Good points, ones that we all should heed if we hope to preserve this incredible fishery. With a little care, our children and grandchildren will all be able to enjoy the exceptional snook action found at Stuart’s Crossroads.
The State of Florida has managed snook conservatively since the population of fish was hit hard by cold weather a few years ago. Some estimates put the loss of adult snook at 50 percent. But that conservative philosophy seems to be paying dividends, as the fish become more plentiful and larger in average size as time goes on.
For up-to-date snook regulations in Florida, go to** eregulations.com/florida/fishing/saltwater.**
Where: Stuart, Florida
**Capt. Rufus Wakeman **
Hot Tuna Charters
Capt. Mike Holliday
Fish Tales Guide Service
River Palm Cottages and Fish Camp
Jensen Beach, Florida
Rods: Spinning, plug-casting rods sized to fish 12- to 20-pound braid or mono.Fast action is helpful for casting.
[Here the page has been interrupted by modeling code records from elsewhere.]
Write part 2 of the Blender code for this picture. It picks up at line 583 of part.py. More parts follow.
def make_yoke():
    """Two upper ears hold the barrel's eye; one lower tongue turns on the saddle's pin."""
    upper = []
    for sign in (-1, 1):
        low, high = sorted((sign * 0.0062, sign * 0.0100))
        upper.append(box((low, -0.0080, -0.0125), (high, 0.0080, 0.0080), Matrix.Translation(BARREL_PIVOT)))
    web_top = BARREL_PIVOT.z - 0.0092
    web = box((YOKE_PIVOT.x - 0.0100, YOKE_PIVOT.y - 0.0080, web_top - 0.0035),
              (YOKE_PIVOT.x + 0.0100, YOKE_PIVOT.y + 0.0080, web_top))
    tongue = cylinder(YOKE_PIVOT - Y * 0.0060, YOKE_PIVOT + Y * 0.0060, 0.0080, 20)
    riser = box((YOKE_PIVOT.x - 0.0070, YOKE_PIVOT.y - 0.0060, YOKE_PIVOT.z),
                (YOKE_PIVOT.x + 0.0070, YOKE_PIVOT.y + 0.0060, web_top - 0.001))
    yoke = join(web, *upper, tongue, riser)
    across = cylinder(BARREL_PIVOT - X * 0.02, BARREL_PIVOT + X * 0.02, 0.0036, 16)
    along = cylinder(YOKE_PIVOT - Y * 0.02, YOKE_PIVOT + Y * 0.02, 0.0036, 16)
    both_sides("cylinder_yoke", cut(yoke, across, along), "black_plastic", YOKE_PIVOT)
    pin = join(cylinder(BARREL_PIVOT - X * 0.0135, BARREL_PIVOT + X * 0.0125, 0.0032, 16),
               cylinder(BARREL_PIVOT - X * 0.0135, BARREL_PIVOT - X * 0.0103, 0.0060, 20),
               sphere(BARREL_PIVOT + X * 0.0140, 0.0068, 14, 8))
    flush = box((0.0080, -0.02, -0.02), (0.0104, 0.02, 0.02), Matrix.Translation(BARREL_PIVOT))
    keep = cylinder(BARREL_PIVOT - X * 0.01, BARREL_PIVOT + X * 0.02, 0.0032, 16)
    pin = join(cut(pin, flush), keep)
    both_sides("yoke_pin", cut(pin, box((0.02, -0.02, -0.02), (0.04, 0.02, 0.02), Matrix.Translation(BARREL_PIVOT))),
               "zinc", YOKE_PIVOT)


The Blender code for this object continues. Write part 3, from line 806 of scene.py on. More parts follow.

Reel: 4500-class spinning reels, -midsize baitcasters.
Terminal tackle: 30 to 36 inches of leader tied to the main line (braid or mono) with an Albright Knot, and tied to the lure or hook with a Loop Knot.
If throwing lures, use 30-pound fluorocarbon leaders; if using bait, use 40-pound fluorocarbon. Use a 3/0 to 5/0 circle hook with bait, depending on the size of the pilchard, threadfin, sardine or pogey.
In the inlets, opt for 60-pound fluorocarbon leaders with 6/0 circle hooks, to release spawning fish quickly.
With topwater plugs around docks and bridges, go with 20-pound line for long casts, and a 40-pound-fluorocarbon leader.